_DIRECTIVE_.
Only the lines from the one containing "OY = 500.0 *" down to the one containing "points = [vertex.co" should be printed, exactly as they stand, ends included.

_GIVEN INFORMATION_.
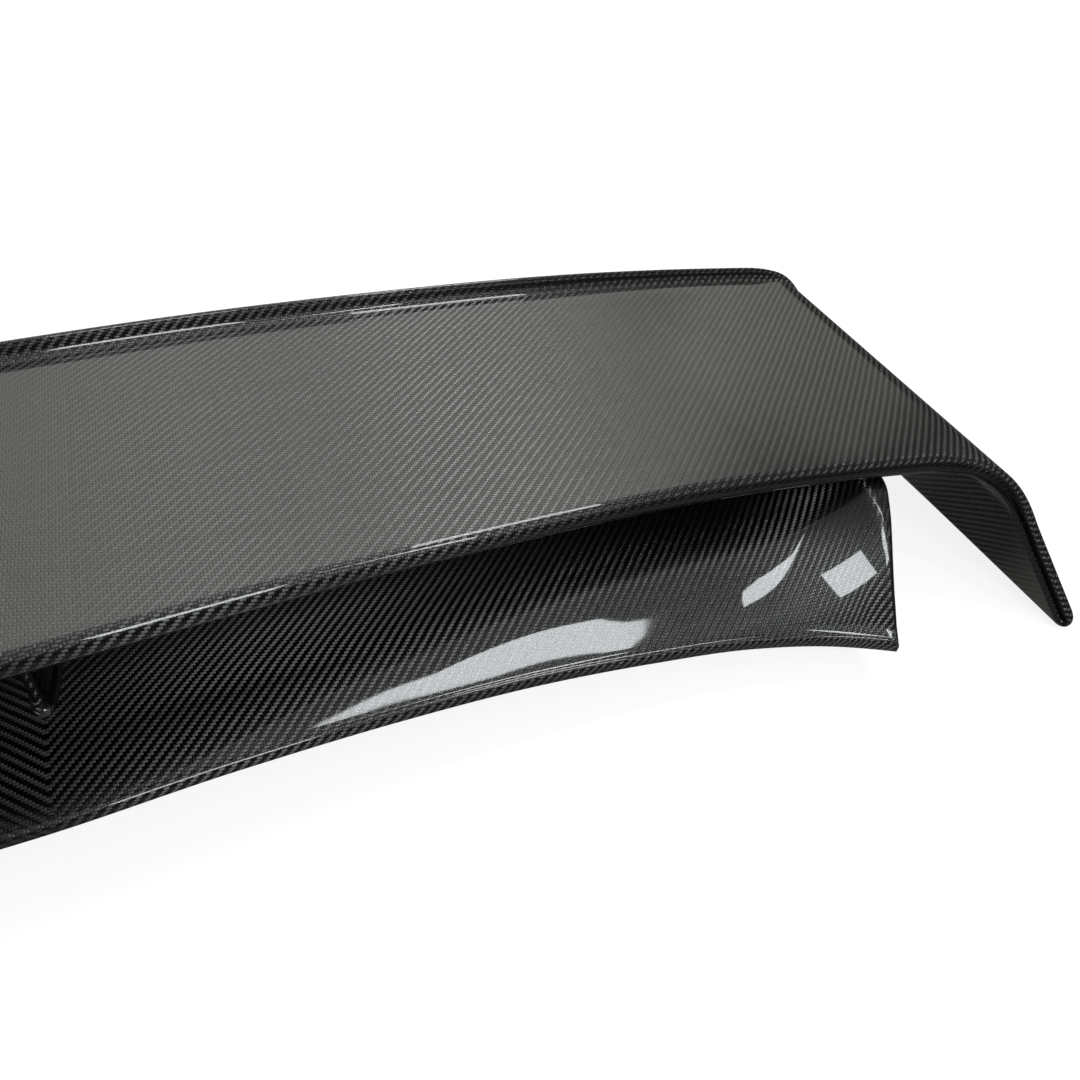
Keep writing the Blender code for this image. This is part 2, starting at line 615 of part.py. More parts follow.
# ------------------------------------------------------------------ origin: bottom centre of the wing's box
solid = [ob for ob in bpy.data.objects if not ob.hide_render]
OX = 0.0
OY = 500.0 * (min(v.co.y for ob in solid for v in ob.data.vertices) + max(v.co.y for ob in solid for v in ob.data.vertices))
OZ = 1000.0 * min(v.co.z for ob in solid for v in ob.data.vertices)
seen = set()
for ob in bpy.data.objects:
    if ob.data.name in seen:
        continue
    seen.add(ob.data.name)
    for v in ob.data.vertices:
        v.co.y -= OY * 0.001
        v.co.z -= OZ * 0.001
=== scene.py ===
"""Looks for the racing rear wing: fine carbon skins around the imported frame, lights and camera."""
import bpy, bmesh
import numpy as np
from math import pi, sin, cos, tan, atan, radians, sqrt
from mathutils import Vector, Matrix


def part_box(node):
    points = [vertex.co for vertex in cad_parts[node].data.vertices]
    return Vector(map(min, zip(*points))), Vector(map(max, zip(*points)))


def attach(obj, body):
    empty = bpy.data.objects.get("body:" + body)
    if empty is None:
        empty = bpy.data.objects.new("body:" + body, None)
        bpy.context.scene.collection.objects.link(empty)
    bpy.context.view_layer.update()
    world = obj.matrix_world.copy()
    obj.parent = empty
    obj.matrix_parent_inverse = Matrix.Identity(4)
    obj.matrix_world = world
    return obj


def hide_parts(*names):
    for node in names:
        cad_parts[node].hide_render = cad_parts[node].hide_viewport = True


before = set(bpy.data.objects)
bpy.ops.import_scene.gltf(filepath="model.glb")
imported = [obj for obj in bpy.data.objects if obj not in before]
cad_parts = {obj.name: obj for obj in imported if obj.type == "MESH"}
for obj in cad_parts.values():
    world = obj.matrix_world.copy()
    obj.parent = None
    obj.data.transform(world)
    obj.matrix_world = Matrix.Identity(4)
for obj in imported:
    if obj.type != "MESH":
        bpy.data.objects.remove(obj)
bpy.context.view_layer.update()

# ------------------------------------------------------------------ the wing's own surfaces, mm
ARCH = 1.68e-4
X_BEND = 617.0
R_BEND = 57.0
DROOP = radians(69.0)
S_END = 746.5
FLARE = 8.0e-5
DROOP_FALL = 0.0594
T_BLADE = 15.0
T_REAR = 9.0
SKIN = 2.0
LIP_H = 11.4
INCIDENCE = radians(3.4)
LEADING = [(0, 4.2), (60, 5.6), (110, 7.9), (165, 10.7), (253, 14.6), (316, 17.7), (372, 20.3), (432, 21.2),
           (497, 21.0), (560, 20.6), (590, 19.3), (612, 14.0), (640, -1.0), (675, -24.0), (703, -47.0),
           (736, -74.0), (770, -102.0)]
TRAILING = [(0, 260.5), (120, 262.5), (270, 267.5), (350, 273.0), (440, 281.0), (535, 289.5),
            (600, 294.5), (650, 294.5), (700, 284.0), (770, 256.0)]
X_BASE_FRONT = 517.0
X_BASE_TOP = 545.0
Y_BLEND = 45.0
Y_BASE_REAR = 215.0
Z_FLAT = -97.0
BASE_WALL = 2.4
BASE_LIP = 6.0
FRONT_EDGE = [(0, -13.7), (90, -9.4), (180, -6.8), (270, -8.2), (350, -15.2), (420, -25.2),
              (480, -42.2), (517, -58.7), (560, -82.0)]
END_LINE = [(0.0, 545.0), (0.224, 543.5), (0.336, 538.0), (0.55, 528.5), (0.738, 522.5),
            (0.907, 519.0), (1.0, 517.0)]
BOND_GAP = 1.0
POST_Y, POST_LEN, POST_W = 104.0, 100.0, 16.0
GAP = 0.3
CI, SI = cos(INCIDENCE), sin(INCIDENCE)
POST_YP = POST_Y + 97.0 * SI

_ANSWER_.
OY = 500.0 * (min(v.co.y for ob in solid for v in ob.data.vertices) + max(v.co.y for ob in solid for v in ob.data.vertices))
OZ = 1000.0 * min(v.co.z for ob in solid for v in ob.data.vertices)
seen = set()
for ob in bpy.data.objects:
    if ob.data.name in seen:
        continue
    seen.add(ob.data.name)
    for v in ob.data.vertices:
        v.co.y -= OY * 0.001
        v.co.z -= OZ * 0.001
=== scene.py ===
"""Looks for the racing rear wing: fine carbon skins around the imported frame, lights and camera."""
import bpy, bmesh
import numpy as np
from math import pi, sin, cos, tan, atan, radians, sqrt
from mathutils import Vector, Matrix


def part_box(node):
    points = [vertex.co for vertex in cad_parts[node].data.vertices]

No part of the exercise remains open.